Joseph,

David:
 
Thanks for the further clarification.  I wonder, though, if it is not going too far to say that it was meant to be a state of the art encyclopedia, etc. (see below)?  I looked up the word "dictionary" -- which apparently was not defined by Peirce -- and it doesn't seem to to warrant regarding it that way.  Here is the entry for that (minus some word-equivalents in other languages which are too difficult to reproduce here):

Yes, but I just wanted to stress the fact that the Century Dictionary is not a "simple" dictionary.
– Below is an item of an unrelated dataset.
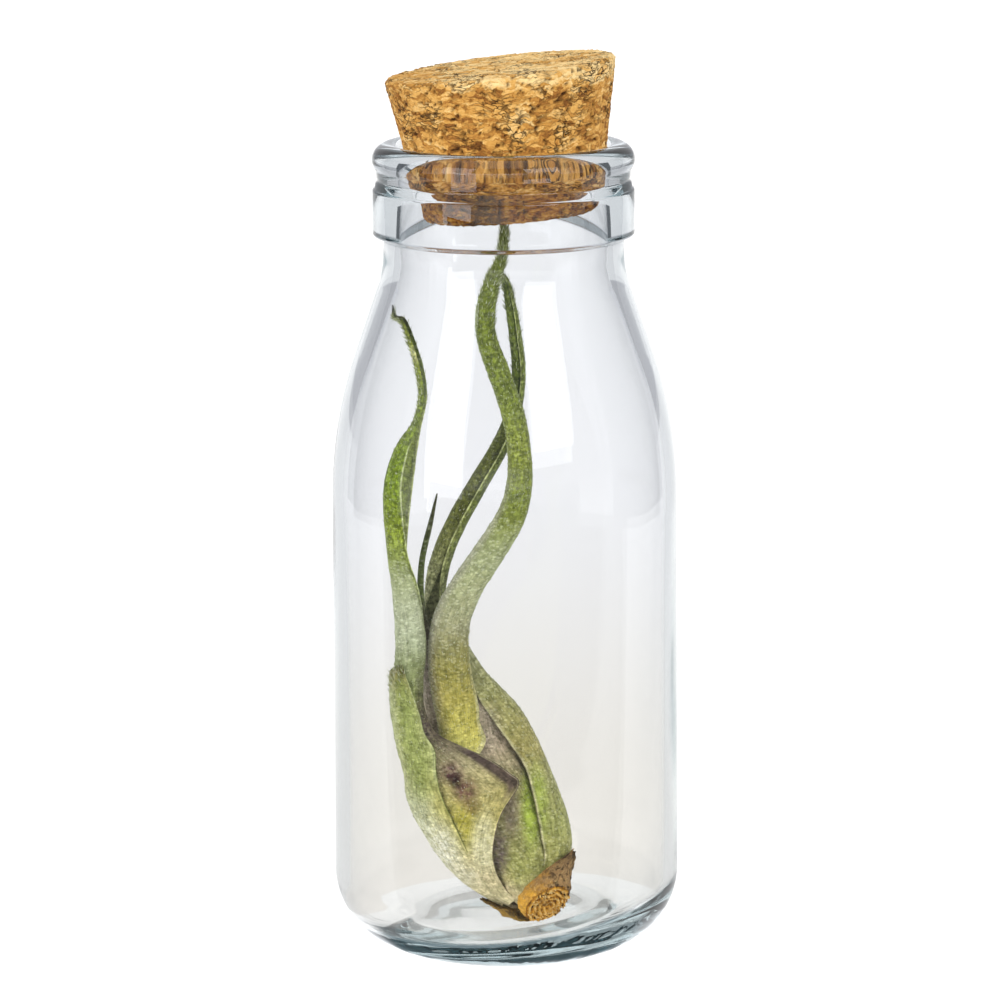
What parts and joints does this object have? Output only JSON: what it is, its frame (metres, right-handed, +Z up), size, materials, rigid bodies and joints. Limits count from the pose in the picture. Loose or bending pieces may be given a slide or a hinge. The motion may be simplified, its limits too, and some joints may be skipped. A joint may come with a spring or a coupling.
{
  "type": "air plant in corked bottle",
  "caption": "Small bulbous air plant with long winding leaves, leaning inside a clear glass bottle closed by a tapered cork stopper.",
  "frame": {"origin": "middle of the bottle's foot, on the surface that it stands on", "axes": "+Z up along the bottle, +X to the right and -Y to the front as the plant is seen in its usual view"},
  "size_m": [0.0566, 0.0566, 0.1466],
  "materials": {
    "clear_glass": "polished, pressed and blown",
    "cork": "agglomerated cork, matte, with dark specks",
    "dry_stem": "torn fibres, matte",
    "leaf_green": "green under silvery scales, matte",
    "leaf_dark": "deep green under silvery scales, matte",
    "leaf_olive": "yellow green under silvery scales, matte",
    "leaf_purple": "purplish olive, matte",
    "leaf_pale": "pale green under silvery scales, matte",
    "dry_scale": "dry papery leaf base, matte"
  },
  "bodies": {
    "root": {"glass_bottle": "clear_glass", "cork_stopper": "cork", "stem_stub": "dry_stem", "leaf_left": "leaf_green", "leaf_back": "leaf_dark", "leaf_main": "leaf_olive", "leaf_inner": "leaf_purple", "leaf_short": "leaf_pale", "dry_scale_right": "dry_scale", "dry_scale_left": "dry_scale"}
  },
  "joints": []
}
The complete title of the work actually became "The Century Dictionary and Cyclopedia". The end of the "encyclopedia" article you quote in your other post contains this:

"3. In a narrower sense, a cyclopedia. See cyclopedia, 1.", which goes (btw not by CSP):

"[Short form of encyclopedia, encyclopædia, q.v.] 1. A book containing accounts of the principal subjects in one branch of science, art, or learning in general: as a cyclopedia of botany; a cyclopedia of mechanics.—2.In a broader sense, a book comprising accounts of all branches of learning; an encyclopedia. See encyclopedia."

As "Cyclopedia" eventually became the CD's subtitle, this sense 2. is precisely how the project was conceived and understood by its editors, and by Peirce. In that sense, I don't think I went too far in describing Peirce's work as encyclopedic in nature and purpose.